Neural network that can blog, code, even pen poetry

About three years ago, researchers at Google and top labs like OpenAI started designing neural networks that learned from enormous amounts of prose, including unpublished books and Wikipedia articles by the thousands.

By :  migrator
Update: 2020-12-02 00:52 GMT

Chennai

This summer, an artificial intelligence lab in San Francisco called OpenAI unveiled a technology several months in the making. This new system, GPT-3, had spent those months learning the ins and outs of natural language by analysing thousands of digital books, the length and breadth of Wikipedia, and nearly a trillion words posted to blogs, social media and the rest of the internet.

Mckay Wrigley, a 23-year-old computer programmer from Salt Lake City, was one of the few invited to tinker with the system, which uses everything it has learned from that vast sea of digital text to generate new language on its own. Wrigley wondered if it could imitate public figures — write like them, perhaps even chat like them. One of his experiments involved a pop psychologist, Scott Barry Kaufman. The system took in Kaufman’s name and a topic for discussion: creativity. Then, when asked “How do we become more creative?” GPT-3 responded instantly: I think creative expression is a natural by-product of growing up in a diverse world. The more diverse the world is, the more you get exposed to different people, to different opportunities, to different places and to different challenges. Later, when Wrigley posted the paragraph on Twitter, somebody looped in the real Scott Barry Kaufman. He was stunned. “It definitely sounds like something I would say,” the real Kaufman tweeted, later adding, “Crazy accurate A.I.” In the weeks since its arrival, GPT-3 has spawned dozens of other experiments that raise the eyebrows in much the same way. It generates tweets, pens poetry, summarises emails, answers trivia questions, translates languages and even writes its own computer programs, all with very little prompting. Some of these skills caught even the experts off guard. For many artificial intelligence researchers, it is an unexpected step toward machines that can understand the vagaries of human language — and perhaps even tackle other human skills. “It is surprising to me, and to a lot of people,” said Melanie Mitchell, an A.I. researcher at the Santa Fe Institute, an independent lab in New Mexico, who is among those experimenting with the system.
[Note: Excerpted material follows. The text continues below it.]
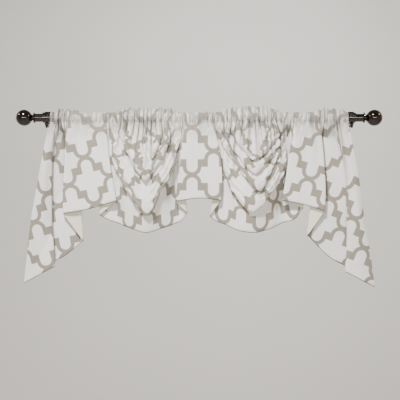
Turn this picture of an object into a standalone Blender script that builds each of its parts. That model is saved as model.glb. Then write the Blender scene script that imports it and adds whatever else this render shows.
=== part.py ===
"""A lined window valance with two swags and two tails, gathered on a curtain rod.

Metres, +Z up, front of the valance towards -Y.  The origin is on the wall plane,
midway between the brackets, at the height of the rod's axis.  The cloth tables
are in millimetres: x runs along the rod, f is the distance forward from the
wall, and z is the height above the rod's axis.
"""
import math
from collections import namedtuple

import bmesh
import bpy
import numpy as np
from mathutils import Matrix, Vector

MM = 0.001

# ---------------------------------------------------------------- driving sizes
ROD_RADIUS = 15.5
ROD_FORWARD = 90.0
ROD_END = 609.2
ROUND_SIDES = 22
BRACKET_X = 568.0
PLATE_RADIUS = 30.0
PLATE_THICK = 4.0
ARM_RADIUS = 6.0
CRADLE_WIDTH = 24.0
CRADLE_THICK = 3.0
CRADLE_FRONT_TOP = 17.0
CRADLE_BACK_TOP = 25.0
CRADLE_STEPS = 12
ARM_ROOT = 4.0
PLATE_EDGE = 1.0
FIT_GAP = 0.4
PART_GAP = 0.3
FINIAL_BALL_RADIUS = 30.5
FINIAL_BALL_AT = 42.0
FINIAL_NECK_RADIUS = 10.0
FINIAL_TIP_ANGLE = math.radians(176)
FINIAL_STEPS = 8
THUMB_SCREW_SIDES = 12

FACE_THICK = 1.5
LINING_THICK = 1.0
LINING_GAP = 1.0
STITCH_DROP = 21.0
STITCH_FORWARD = 105.0
LAYER_FORWARD = {"front": 114.0, "middle": 100.0, "back": 86.0}
MIDDLE_LEAN = {"front": 3.0, "middle": 0.0, "back": -3.0}
LAYERS_PART_BY = 0.12
FOLD_SOFTNESS = 5.0

# ------------------------------------------------------------ fineness of the cloth
# The cloth is worked out on a fine grid.  The solids keep some of its columns,
# closer together where it turns, and the rows at these shares of the way from the
# pocket stitching to the hem.  Across a swag the rows run along the drapes, never
# closer than a set share.
GRID_STEP = 1.0
GRID_ROWS = 80
COLUMNS = 88
EVEN_SPACING = 34.0
TURN_PER_COLUMN = 0.6
CLOTH_ROWS = [0, 0.05, 0.10, 0.15, 0.20, 0.25, 0.31, 0.37, 0.44, 0.52, 0.62, 0.74, 0.87, 1]
CLOSEST_ROWS = 0.012
LINING_TOP_SHARE = 0.3
WIDTH_ROWS = [0.5, 0.75, 1]
FOLDED_FROM_ROW = 4
SHARP_ANGLE = math.radians(78)
SHORTEST = 1e-9

Finish = namedtuple("Finish", "colour roughness metallic")
DARK_METAL = Finish((0.045, 0.036, 0.032), 0.28, 1.0)
POLISHED_METAL = Finish((0.045, 0.036, 0.032), 0.2, 1.0)
PRINTED_COTTON = Finish((0.72, 0.70, 0.67), 0.9, 0.0)
CREAM_LINING = Finish((0.80, 0.78, 0.62), 0.9, 0.0)

# ------------------------------------------------------------- turned metal parts
# Rings of a turned part: radius, and how far along its axis.
Ring = namedtuple("Ring", "radius along")
FINIAL_COLLAR = [
    Ring(11.0, 0.0),
    Ring(17.0, 0.0),
    Ring(20.5, 2.0),
    Ring(20.5, 5.0),
    Ring(17.0, 7.0),
    Ring(FINIAL_NECK_RADIUS, 8.5),
]
THUMB_SCREW = [
    Ring(2.5, -19.0),
    Ring(4.0, -17.5),
    Ring(6.5, -5.0),
    Ring(6.5, 0.0),
]

# ------------------------------------------------------------------ cloth lines
# Lines run down the cloth from the pocket stitching to the hem, in the order of
# the cloth's width.  A line whose two layers differ is a fold, where the cloth
# turns from one layer to the next; the other lines only guide a panel.
Line = namedtuple("Line", "name x_rod x_mid x_hem z_hem before after belly_mid belly_hem")

LEFT_TAIL = [
    Line("outer_edge", -552, -614, -651, -615, "front", "front", -14, -20),
    Line("outer_crown", -543, -576, -592, -584, "front", "front", 4, 0),
    Line("outer_fold", -538, -544, -532, -551, "front", "middle", 0, 0),
    Line("hidden_fold", -524, -563, -560, -545, "middle", "back", 0, 0),
    Line("under_panel", -516, -506, -492, -509, "back", "back", 3, 0),
    Line("under_fold", -506, -456, -431, -457, "back", "middle", 0, 0),
    Line("inner_fold", -482, -500, -504, -357, "middle", "front", 0, 0),
]
LEFT_FLAT = [
    Line("flat_mid", -410, -410, -400, -338, "front", "front", -5, -6),
    Line("flat_fold", -346, -329, -308, -310, "front", "middle", 0, 0),
]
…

GPT-3 is what artificial intelligence researchers call a neural network, a mathematical system loosely modeled on the web of neurons in the brain. This is the same technology that identifies faces in the photos you post to Facebook and recognises the commands you bark into your iPhone. A neural network learns such skills by pinpointing patterns in vast amounts of digital data. By analysing thousands of cat photos, for instance, it can learn to recognise a cat.

About three years ago, researchers at Google and top labs like OpenAI started designing neural networks that learned from enormous amounts of prose, including unpublished books and Wikipedia articles by the thousands. These universal language models could be applied not just to one task, like translation, but to many. GPT-3 analysed digital prose on an unprecedented scale, spending months looking for patterns in huge amounts of text posted to the internet. In this way, it learned to predict the next word in a sequence. If you type a few words into GPT-3, it will keep going, completing your thought with entire paragraphs of text.

But in acquiring this specific skill, it learned much more. During its months of training, GPT-3 identified more than 175 billion parameters — mathematical representations of patterns — in that sea of books, Wikipedia articles and other online texts. These patterns amount to a map of human language: a mathematical description of the way we piece characters together, whether we are writing blogs or coding software programs. Using this map, GPT-3 can perform all sorts of tasks it was not built to do.